Rory McIlroy speaks to the media on Wednesday at the PGA Championship in Louisville, Ky.
Rory McIlroy calls sudden PGA Tour governance change ‘concerning’
By: Josh Berhow

Fair take? Spieth, for one, would say it is not. On Tuesday, Spieth wasn’t questioned directly about Glover’s remarks, but he was asked whether he feels if he and his fellow players now have more control over the direction of the Tour.

Yes, Spieth said, players do have more of a voice and influence than they did, say, five years ago, but not so much that they’re running the joint to the ground or putting the Tour in a precarious position. Spieth contended the Tour’s “governance is in a very sound place,” adding “players on the PGA Tour can feel really good about it, as well as not having players making business decisions. If you’re in the room, it’s very obvious that players are not dictating the future of golf and the PGA Tour. Like, it needs to be, you need to have everyone’s perspective on both sides of it, and everyone that’s involved within Enterprises. You have a lot of strategic investors that know a heck of a lot more than any of us players.
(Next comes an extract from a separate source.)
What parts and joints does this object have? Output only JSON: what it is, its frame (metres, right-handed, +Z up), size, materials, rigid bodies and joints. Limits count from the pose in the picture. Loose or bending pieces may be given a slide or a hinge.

“That’s a false narrative that the players are determining all these things.”

If that’s the case, Glover will need some convincing to believe otherwise. Here’s some more of what else he said on his show:

“It’s scary because we’re about to launch a huge, huge, huge enterprise and a for-profit company that all the players are gonna own a part of, and we don’t have the smartest possible people there to help us guide us in the right direction. That’s scary.  

“I’m at the point in my career now and my future and my family’s future hinges on this, these decisions that are about to be made. So that’s why I’ve decided in the last few months to start speaking up. But the board situation and the way they’re gonna reach these decisions now is backwards. It’s 100 percent backwards. … The proof’s in the pudding, we had an opportunity to get this done and it didn’t get done. And now we’re losing the people that are the most effective and already had it done to be frank.”

Glover and Spieth’s portrayals of the situation are so at odds that you’d swear they’re talking about two different organizations. They’re not, but their wildly differing perspectives are a lens into the thorniness of where the men’s pro game has found itself. Players have needs and wants. So, too, do the tours. And the TV partners. And the sponsors. And finally, the most important constituency of all: the fans. Feeding all these mouths — and keeping those bellies nourished — is not easy. But the decision-makers must find a way to get there.   

Waugh, who knows a thing or two about cutting deals, believes they will.  

“I think both sides are not only committed to trying to find a deal but really need a deal,” he said Wednesday. “And in my history of deal-making, when both sides kind of need something to happen, it generally does.”